Il fatto di essere diventati un grande Paese di immigrazione non ci deve far dimenticare che siamo stati e restiamo un grande Paese di emigrazione. È quanto emerge dal “Rapporto italiani nel mondo 2007” della Fondazione Cei Migrantes, presentato a Roma oggi, festa di San Francesco d’Assisi, patrono d’Italia. Secondo il Rapporto, i cittadini italiani residenti all’estero ad aprile 2007 sono 3.568.532: quasi mezzo milione in più rispetto ai dati dell’anno scorso.
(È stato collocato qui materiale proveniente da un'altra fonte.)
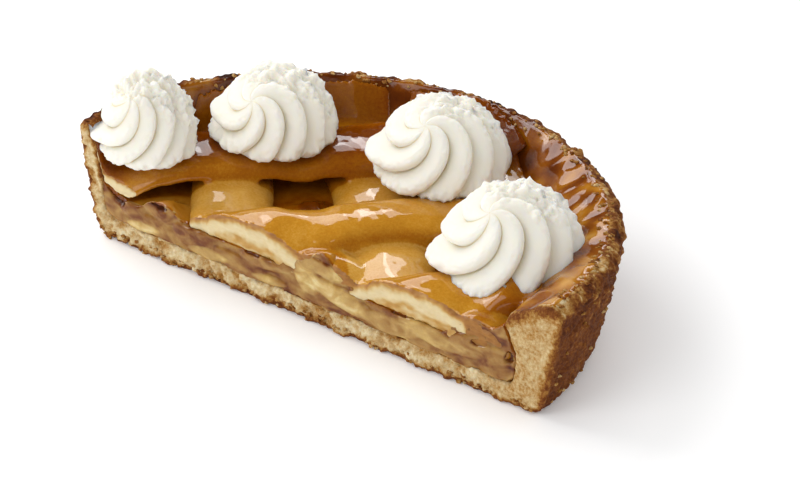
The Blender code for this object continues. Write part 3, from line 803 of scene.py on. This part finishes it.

Questo forte incremento – informa la redazione che ha curato il Rapporto – è dovuto quasi per intero a un perfezionamento dell’Anagrafe degli italiani residenti all’estero (Aire), che ha inserito, in collaborazione con i Consolati, molte posizioni di connazionali prima sotto verifica. Degli oltre 3,5 milioni di italiani all’estero il 18% è costituito da minori e un altro 18% da ultrasessantacinquenni. L’emigrazione italiana è in prevalenza euro-americana: più della metà in Europa (2.043.998 cittadini italiani, 57,3%) e più di un terzo in America (1.330.148, 34,3%). Non si possono, però, trascurare le collettività insediate negli altri continenti, non solo l’Oceania (119.483), rimasta a lungo un importante sbocco dei nostri flussi, ma anche l’Asia (26.670) e l’Africa (48.223).
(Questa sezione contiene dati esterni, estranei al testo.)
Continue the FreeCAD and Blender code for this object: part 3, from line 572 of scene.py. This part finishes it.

In Francia i cittadini italiani sono 350.000. “In questo Paese – si legge nel Rapporto – le presenze diventano molto più numerose se si tiene conto anche dei naturalizzati (nonché degli oriundi), riflessione che vale anche per diversi altri contesti, dall’America all’Australia”. Per quanto riguarda la provenienza dei nostri emigrati all’estero più della metà è di origine meridionale, ma anche le Regioni del Nord (29,8%) e del Centro (14,5%) non possono non considerarsi coinvolte nel fenomeno. Basta pensare che tra il 1876 e il 1915 partirono dal Veneto e dal Friuli 3.230.000 persone, il 23% degli emigranti italiani dell’epoca. Attualmente, la Regione con più presenze è la Sicilia con 600mila corregionali seguita dalla Campania con quasi 400mila. Calabria, Puglia e Lazio sono a quota 300mila; Lombardia e Veneto a 250mila. In alcuni Comuni la popolazione emigrata supera quella rimasta nel Comune d’origine. Ne sono esempio in Sicilia il Comune di Villarosa, nel Molise Filignano e in Abruzzo Roccamonica: quest’ultimo con 1.574 residenti all’estero e solo 1.012 residenti nel Comune di Roccamonica.
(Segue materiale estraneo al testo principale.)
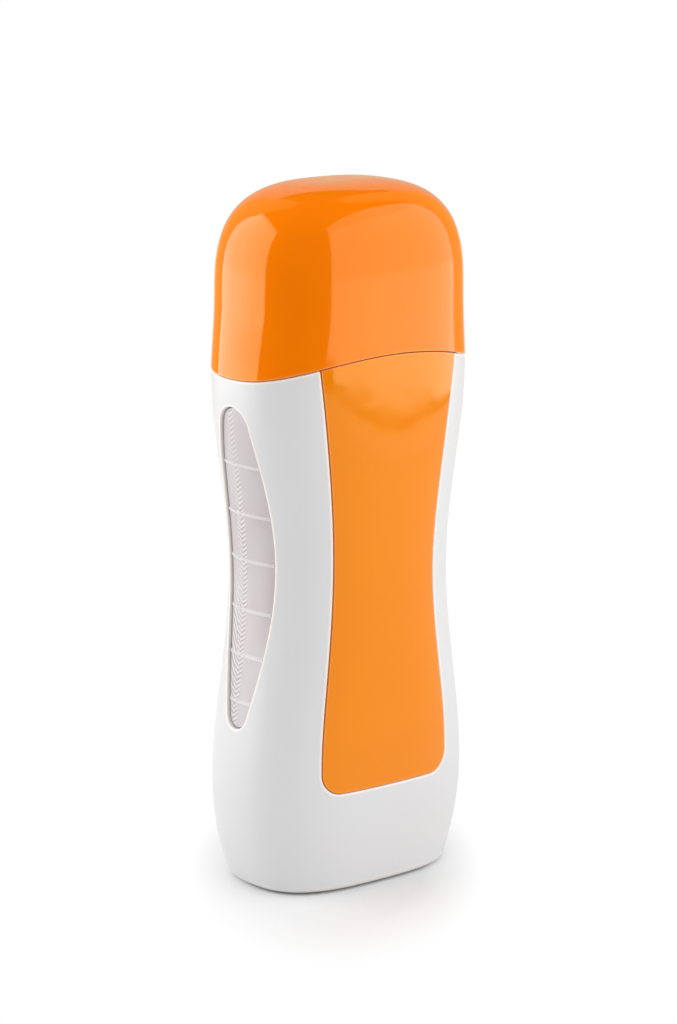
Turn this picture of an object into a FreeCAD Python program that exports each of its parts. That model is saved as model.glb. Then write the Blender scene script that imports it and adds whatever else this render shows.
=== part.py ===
"""A hand-held roll-on wax heater, standing on its base with its cap on.

Millimetres, +Z up, origin on the standing surface under the middle of the
base. The front is -Y, the level windows look out at -X and +X, and the mains
inlet, the power button and its lamp are at the rear, +Y.
"""
import FreeCAD
import Part

import math
import os
from collections import namedtuple
from functools import lru_cache

V = FreeCAD.Vector
X_AXIS = V(1, 0, 0)
Y_AXIS = V(0, 1, 0)
Z_AXIS = V(0, 0, 1)
FAR = 400.0
touch = 0.02

# ---------------------------------------------------------------- outer form
# The outside is one hourglass skin: rounded oblong sections, one above the
# other. Roundness is the exponent of the oblong: 2 is an ellipse.
Section = namedtuple("Section", "height half_width half_depth roundness")
rim = Section(height=0.0, half_width=32.1, half_depth=21.4, roundness=2.88)
heel = Section(height=12.0, half_width=36.3, half_depth=22.4, roundness=2.84)
belly = Section(height=30.0, half_width=38.3, half_depth=23.6, roundness=2.76)
hip = Section(height=58.0, half_width=35.5, half_depth=23.5, roundness=2.64)
waist = Section(height=90.0, half_width=32.8, half_depth=22.7, roundness=2.52)
chest = Section(height=120.0, half_width=35.5, half_depth=24.0, roundness=2.56)
shoulder = Section(height=145.0, half_width=38.0, half_depth=25.0, roundness=2.61)
crown = Section(height=166.0, half_width=36.0, half_depth=26.0, roundness=2.64)
overall_height = 200.0
dome_roundness = 3.1
rim_run_out = 6.0
ring_points = 24

# ------------------------------------------------------------------- casing
body_wall = 2.4
rim_edge_radius = 1.6
foot_stand_off = 0.6
seam_height = 154.1
seam_radius = 112.0
seam_gap = 0.3
seam_edge_radius = 0.35
mouth_edge_radius = 0.4
cap_wall = 2.0
cap_proud = 0.2
cap_edge_radius = 0.15
cap_clearance = 0.3
neck_wall = 1.8
neck_bottom = 143.0
neck_top = 163.0
neck_lead_in = 0.8
grip_rib_height = 0.2
grip_rib_width = 1.2
grip_rib_pitch = 9.0
grip_rib_count = 5

# ------------------------------------------------------------ inlaid panels
panel_thickness = 1.2
panel_gap = 0.2
panel_edge_radius = 0.2
panel_bottom = 30.0
panel_corner_radius = 6.0
panel_foot_half_width = 22.2
panel_hip_half_width = 20.3
panel_waist_half_width = 17.7
panel_chest_half_width = 19.9
panel_top_half_width = 25.2
panel_hip_height = 60.0
panel_waist_height = 91.0
panel_chest_height = 122.0
peg_radius = 1.2
peg_clearance = 0.1
peg_offset = 12.0
peg_heights = (48.0, 134.0)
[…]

Occorre “superare l’atteggiamento di superficialità e di pressappochismo riscontrabile in Italia, per cui l’emigrazione sarebbe una realtà del passato con scarsa possibilità di incidere sulla vita italiana di oggi, quando invece, proprio nell’attuale contesto di globalizzazione, la disponibilità di una rete a dimensione mondiale come quella dell’emigrazione, dischiude all’Italia prospettive tutt’altro che trascurabili”. È quanto afferma mons. Piergiorgio Saviola, direttore generale della Fondazione Cei Migrantes, presentando il “Rapporto italiani nel mondo 2007”, curato dalla stessa Fondazione. “La mobilità umana – ha aggiunto don Domenico Locatelli, direttore dell’Ufficio Migrantes per la pastorale degli italiani nel mondo – è intrisa delle fatiche di tanti uomini e donne, che hanno avuto la forza di partire, lasciare e provare ad inserirsi in un contesto nuovo e spesso antistraniero, e ora sono interessati a mantenere i collegamenti con il loro Paese di origine. Per la nostra sensibilità cristiana, ci piace sottolineare il peso della famiglia come nucleo operativo che sa filtrare, sostenere, difendere e concretizzare quel processo complesso e faticoso che è l’integrazione”.

“Noi italiani nel mondo – ha detto Locatelli – stiamo lavorando da almeno 150 anni sull’integrazione e constatiamo che questo processo non è mai finito, perché si è sempre un po’ stranieri dappertutto, portiamo in ognuno di noi quella diversità che necessita di mediazione e di aggiustamento. Sappiamo che la mobilità umana è quella risorsa che impedisce di essere chiusi e arroganti”. Per Franco Pittau e Delfina Licata, redattori del Rapporto, la rete degli emigrati “può essere una grande opportunità ma va inquadrata e valorizzata come tale”. Per questo, occorrono “nuove sintesi e nuove energie”. Per Licata e Pittau, si può considerare l’emigrazione “una sorta di commento della nostra recente storia”. Tra gli aspetti più significativi i due redattori citano il sottosviluppo che caratterizzava “l’incipiente cammino dell’Italia unita, quando si emigrava anche dalle Regioni settentrionali e nel Meridione era difficile sfuggire all’alternativa emigranti o briganti e sopravvivere alla povertà”. La presentazione del volume è stata conclusa dall’intervento del sen. Franco Daniela, viceministro degli Esteri.